Organizers: Charline Tessereau, Mihály Bányai, and Philipp Schwartenbeck (Max Planck Institute for Biological Cybernetics)

Location: Salomon 101

Website: https://sites.google.com/view/maps-in-rl

Decades of research, starting with studies in spatial navigation, show that experience can be represented efficiently within cognitive maps. A key challenge is to understand how experience is organised within cognitive maps, which includes pinning down theories about the static representation of experience as well as their extension to dynamic cognition. The successor representation has been proposed as a candidate mechanism by linking space and time within a predictive framework or spatial navigation. In parallel, research on episodic memory has shed light on how brains organise dynamic experience efficiently. Factorised, distributional, and graph-based approaches, have narrowed down important mechanisms that representations should incorporate to capture statistical structure within feature spaces.
This workshop brings together those different approaches and aims at elucidating how the principles of static representations can be extended to study dynamic cognition. We will discuss how they relate to and inform each other to identify synergies and open challenges for future theories of cognitive maps.


Temporal representation in Reinforcement Learning (TRiRL)

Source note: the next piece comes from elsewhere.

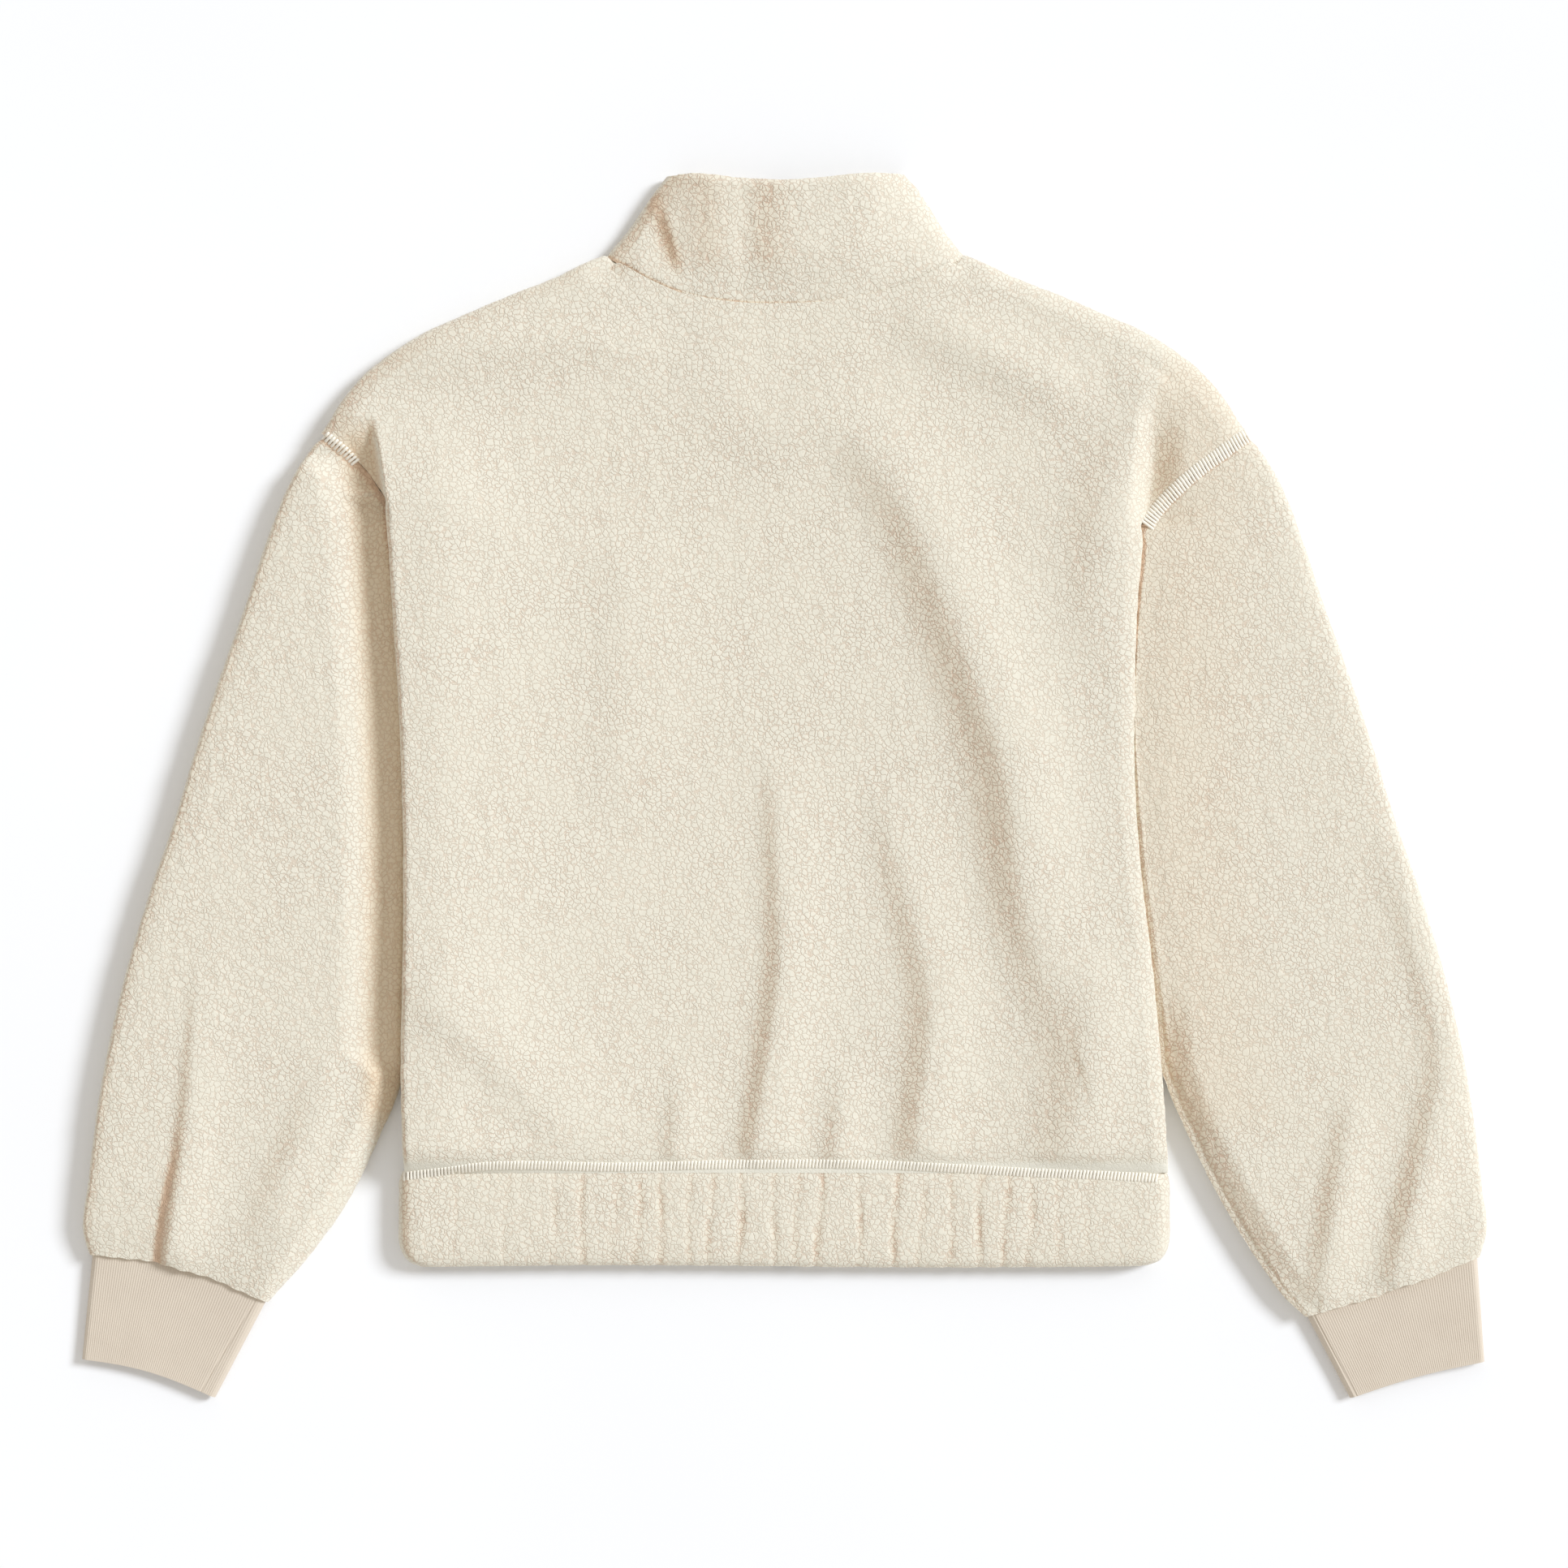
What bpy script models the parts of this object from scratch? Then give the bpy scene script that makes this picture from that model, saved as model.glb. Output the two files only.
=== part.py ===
"""Sherpa fleece jacket laid flat with its back up.

The jacket rests on z = 0 with the collar towards +Y and the hem towards -Y. Tables and sizes are
in millimetres, and every cloth piece is a closed wall: an outer grid of points, an inner grid set
in by the cloth's thickness, and a rim between the two.
"""
import math

import bmesh
import bpy
import numpy as np
from mathutils import Matrix

MM = 0.001
FLEECE = 4.0
FLEECE_AT_FOLD = 2.6
FLEECE_AT_ARMHOLE = 1.8
SEAM_GAP = 0.3
LEFT, RIGHT = -1, 1

# Cells of the outer grids, across and along the cloth
BACK_GRID = (40, 34)
SLEEVE_GRID = (30, 24)
COLLAR_GRID = (8, 30)
HEM_BAND_COLUMNS = 66

# Plan outline. x is measured from the centre line, y from the middle of the jacket's length.
HEM_SEAM_Y = -225.0
CENTRE_X, CENTRE_Y = -0.55, -1.5

# y, left half width, right half width of the body's rolled side edges
BODY_SIDE = (
    (-225, 220, 222),
    (-166, 221.5, 218),
    (-110, 220.5, 213),
    (-45, 220, 205.5),
    (17, 221.5, 202),
    (50, 223, 202.3),
    (95, 226, 203.5),
    (140, 229, 207),
    (164, 231.5, 209),
    (187, 234, 211.5),
    (214, 237, 213),
    (246, 238, 218),
)
# y, distance from the centre line of the armhole seam where it shows
ARMHOLE = {
    LEFT: ((164, 231.5), (174, 237), (184, 244.5), (194, 255), (203, 266.5)),
    RIGHT: ((149.5, 208), (157.5, 215), (169, 225.6), (180.5, 238), (191, 252.5), (203, 267.5)),
}
ARMHOLE_TOP_Y = 201.6
UNDERARM_Y = 45.0
# y of the points that a front's armhole shares with the underside of its sleeve
ARMHOLE_NODES = {
    LEFT: (45, 85, 125, 164, 174, 184, 194, 201),
    RIGHT: (45, 98, 149.5, 157.5, 169, 180.5, 191, 201),
}
# distance from the centre line, y of the shoulder edge
SHOULDER = (
    (104, 306),
    (118, 300),
    (131, 294),
    (160, 283),
    (187, 271.5),
    (211, 260.5),
    (229, 249),
    (248, 233),
    (259, 219),
    (267, 203),
)
# x, y of the neck seam at the back
NECKLINE = (
    (-104, 306),
    (-78.5, 292),
    (-55, 282.5),
    (-31.5, 279),
    (0, 278),
    (39, 281),
    (67, 288.5),
    (86, 297),
    (104, 306),
)
# distance from the centre line, y of the neck seam at the front
FRONT_NODES = (6.0, 30.0, 55.0, 80.0, 104.0, 140.0, 180.0, 225.0, 263.0)
FRONT_NECKLINE = ((0, 258), (30, 262), (60, 275), (85, 292), (104, 306))
# y, distance from the centre line of the sleeves' outer edge
SLEEVE_OUTER = (
    (-273, 404),
    (-262, 407),
    (-232, 404.3),
    (-190, 399),
    (-148, 391.5),
    (-105, 381),
    (-63, 368.5),
    (-21, 354),
    (22, 341),
    (64, 327),
    (106, 312),
    (148, 297),
    (177, 284),
    (203, 267),
)
# y, left and right distance from the centre line of the sleeves' free inner edge
SLEEVE_INNER = (
    (-309, 306, 302),
    (-301, 300, 293),
    (-281, 282, 277.5),
    (-247, 256.5, 256),
    (-205, 235.5, 234.5),
    (-172, 222.5, 220.5),
    (-160, 220.5, 217),
)
# share of the sleeve's length, y of its outer end, y of its inner end, bow of the ring
SLEEVE_RING = {
    LEFT: (
        (0.00, 201.6, 45, 1.00),
        (0.10, 165, 20, 0.75),
        (0.25, 100, -22, 0.42),
        (0.45, 10, -80, 0.12),
        (0.65, -85, -145, 0.00),
        (0.85, -190, -228, 0.00),
        (0.95, -247, -280, 0.00),
        (1.00, -273, -301, 0.00),
    ),
    RIGHT: (
        (0.00, 201.6, 45, 1.00),
        (0.10, 165, 20, 0.75),
        (0.25, 100, -22, 0.42),
        (0.45, 10, -80, 0.12),
        (0.65, -85, -145, 0.00),
        (0.85, -190, -230, 0.00),
        (0.95, -247, -286, 0.00),
        (1.00, -274, -309, 0.00),
    ),
}
CUFF_SEAM_BOW = {LEFT: 7.5, RIGHT: -1.0}

# Heights of the upper surface above the surface that the jacket lies on.
# x, height of the back across the body
BACK_HEIGHT = (
    (-222, 26.5),
    (-200, 27),
    (-170, 22.5),
    (-140, 18.5),
    (-100, 16.5),
    (0, 15.5),
    (100, 16.5),
    (160, 19),
    (190, 22),
    (210, 22.5),
)
YOKE_HEIGHT = 16.5
HEM_SEAM_HEIGHT = 13.0
# share of the sleeve's length, height of its upper surface
SLEEVE_HEIGHT = (
    (0.00, 17),
    (0.10, 19.5),
    (0.30, 21.5),
    (0.60, 21),
    (0.85, 18.5),
    (0.94, 16.5),
    (0.98, 13),
    (1.00, 10.5),
)
LIP_HEIGHT = 10.5
SLEEVE_TUCK = 0.8

# Folds, each a crest: x, y and height of points along it, then its width towards the left or
# below and its width towards the right or above.
BACK_FOLDS = {
    "shoulder_to_hip": (
        ((0, 222, 0), (30, 203, 3.5), (52, 190, 5.5), (78, 153, 6.5), (97, 116, 7), (122, 64, 8),
         (140, 17, 8), (146, -21, 8), (150, -63, 6.5), (158, -101, 4), (170, -135, 2)),
        14, 30),
    "centre": (
        ((-2, 25, 0), (1, -20, 3), (3, -100, 4.5), (-3, -152, 5), (-10, -204, 5), (-11, -215, 3)),
        9, 24),
    "right_of_centre": (
        ((66, 30, 0), (74, -10, 3), (91, -77, 4.5), (93, -138, 5), (82, -200, 5), (80, -215, 3)),
        12, 24),
    "right_hem": (
        ((180, -95, 0), (178, -133, 5), (166, -190, 5), (162, -214, 3)),
        20, 22),
    "hem_left_of_centre": (
        ((-61, -155, 0), (-60, -180, 3), (-62, -214, 3)),
        8, 13),
    "hem_by_centre": (
        ((35, -140, 0), (34, -165, 3), (31, -214, 3)),
        9, 13),
    "hip_left": (
        ((-216, -112, 3), (-205, -122, 5), (-172, -150, 6), (-130, -195, 4), (-122, -212, 1)),
        14, 34),
    "ribs_left": (
        ((-88, 150, 0), (-90, 110, 1.8), (-93, 10, 1.5), (-92, -30, 0)),
        18, 34),
    "yoke_left": (
        ((-228, 238, 0), (-190, 251, 2), (-110, 256, 2), (-70, 250, 0)),
        14, 12),
    "collar_to_right_shoulder": (
        ((60, 262, 0), (95, 258, 3), (150, 232, 3), (190, 205, 0)),
        16, 18),
    "collar_left_drag": (
        ((-60, 268, 0), (-40, 258, 1.5), (-28, 215, 2), (0, 200, 2.5), (30, 190, 0)),
        22, 16),
    "right_shoulder": (
        ((216, 240, 0), (210, 226, 3), (184, 170, 5), (176, 110, 4), (172, 60, 0)),
        17, 16),
}
SLEEVE_FOLDS = {
    LEFT: {
        "cuff_pleat": (
            ((-336, -90, 0), (-341, -150, 3), (-346, -204, 5), (-353, -250, 6), (-356, -276, 4)),
            7, 20),
        "elbow": (
            ((-262, -150, 0), (-270, -190, 2.5), (-290, -235, 3), (-305, -270, 0)),
            14, 14),
    },
    RIGHT: {
        "cuff_pleat": (
            ((350, -20, 0), (358, -60, 2.5), (371, -110, 3), (381, -157, 3.5), (373, -204, 5),
             (363, -247, 6), (355, -284, 4)),
            10, 16),
        "inner_pleat": (
            ((330, -170, 0), (326, -204, 3.5), (318, -250, 5), (312, -290, 3)),
            9, 14),
    },
}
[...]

Organizers: Zafeirios Fountas (Huawei, UCL), Noor Sajid (UCL), Alex Zakharov (UCL), and Warrick Roseboom (University of Sussex)

Location: Friedman 102

Website: https://trirl.cc/

The ability to perceive and estimate temporal dynamics can be considered as one of the central elements of intelligent biological agents – equipped with a model of their environment. Similarly, if one takes the view that an agent’s (internal) model is its primary guide to behaviour, the ability to learn appropriate temporal representations and employ them for action selection is a crucial consideration in RL. Although current unsupervised approaches in RL achieve competitive results, models tend to operate over a physical timescale of the environment. Consequently, further considerations are required to mimic the types of spatiotemporal representations observed in neuronal responses – operating at both subjective and physical timescales. Indeed, a large amount of neuroimaging and modeling studies in cognitive science have been focused on explaining temporal representations and their influence on human behaviour. This workshop aims to bring together experts in model-based RL and neuroscientists working on the brain’s ability to represent time, in order to exchange insights, brainstorm, and encourage a multi-angle discussion on this important topic.